Если смотреть на разные веяния на рынке, — какие они, уровень грамотности, уровень убежденности о том, как ранок должен работать, кто виноват, кто вор, — все это присутствует. И конкретные стороны – для них все средства хороши, начиная с обращения в СМИ, и заканчивая уголовными делами. И жалобы в нашу сторону. Я не скажу, что у нас все идеально по срокам и ресурсам. И чем тяжелее нам копать – тем больше ресурсов мы тратим.
Люди ссорятся – белье стирается
— Вот что рассказывают миноритарные акционеры RKB: они вам пишут жалобу о возможном согласованном голосовании на акционерке – и получают в ответ отписку, со ссылкой на FITL, и никакое решение не принимается.
— Мы по каждому заявлению должны давать ответ – и мы даем. Они недовольны сроками. Я уже рассказывал, в чем там определенные трудности. Да, порой не принимается ни позитивного, ни негативного решения. Это одна часть. И есть вторая часть: со временем, когда будут изменения (в законе), они (миноритарии) будут довольны. Они сейчас чувствуют себя правыми, и чувствуют, что в будущем, возможно, их правота подтвердится. Но сейчас мы работаем по нынешнему закону.
— Возможна ли ситуация, что в деле RKB до изменения закона (FITL) не будет принято никакого решения, — а вот уже после принятия поправок…
— (долгая пауза) Могу только сказать, что нас закон обязывает работать в рамках нынешнего закона. Любой выход за рамки закона, любую нашу ошибку сразу используют на суде. И зачем нам давать надежду, штамповать бракованные решения…
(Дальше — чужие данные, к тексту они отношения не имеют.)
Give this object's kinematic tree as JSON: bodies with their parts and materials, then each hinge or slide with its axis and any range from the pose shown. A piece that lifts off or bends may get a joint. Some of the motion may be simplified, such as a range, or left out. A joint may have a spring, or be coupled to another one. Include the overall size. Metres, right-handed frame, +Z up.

Главное, что я хочу сказать, какой дать сигнал рынку: мы работаем по тому закону, который есть. И если надо – стараемся закон менять. Другой вопрос, насколько быстро и удачно это удается. Но чего нам точно не хотелось бы – создать впечатление, что регулятор работает на рынке, руководствуясь какой-то поднятой волной настроений. Волну могут поднимать и в одном, и в другом направлении. Но решение принимается по закону.
— Или не принимается, тоже по закону.
— Если нет массы доказательств, то решение не будет принято.
— Я слышал, что решения зачастую не принимаются, ссылаясь на несовершенные нормы закона.
— Доказывать трудно. А несовершенство закона… Кто ж из нас совершенен. Есть свои плюсы и минусы. Практика показывает, что иногда мы можем что-то доказать легко и быстро. Но есть случаи, когда доказывать приходится долго и нудно. И так как это многих не удовлетворяет, мы пришли к необходимости изменений в законе.
— Насколько далеко до финальной стадии дело о контроле в RKB?
— Оно на финальной стадии. Но есть такое понятие, как меняющиеся обстоятельства в процессе сбора доказательств. Бывает, что в один момент тебе говорят одно, потом поступают новые показания… Вообще практика показывает, что самый большой объем информации выводится на публичную «стирку белья», именно когда люди ссорятся.
— Финальная стадия по GRD и RKB– это можно ждать решений в этом году?
— Воздержусь. Я уже говорил, как у нас работает система сбора доказательств. Комментировать дальше – давать наводку тем, кто строит свою бизнес-стратегию на покупке конкретных акций.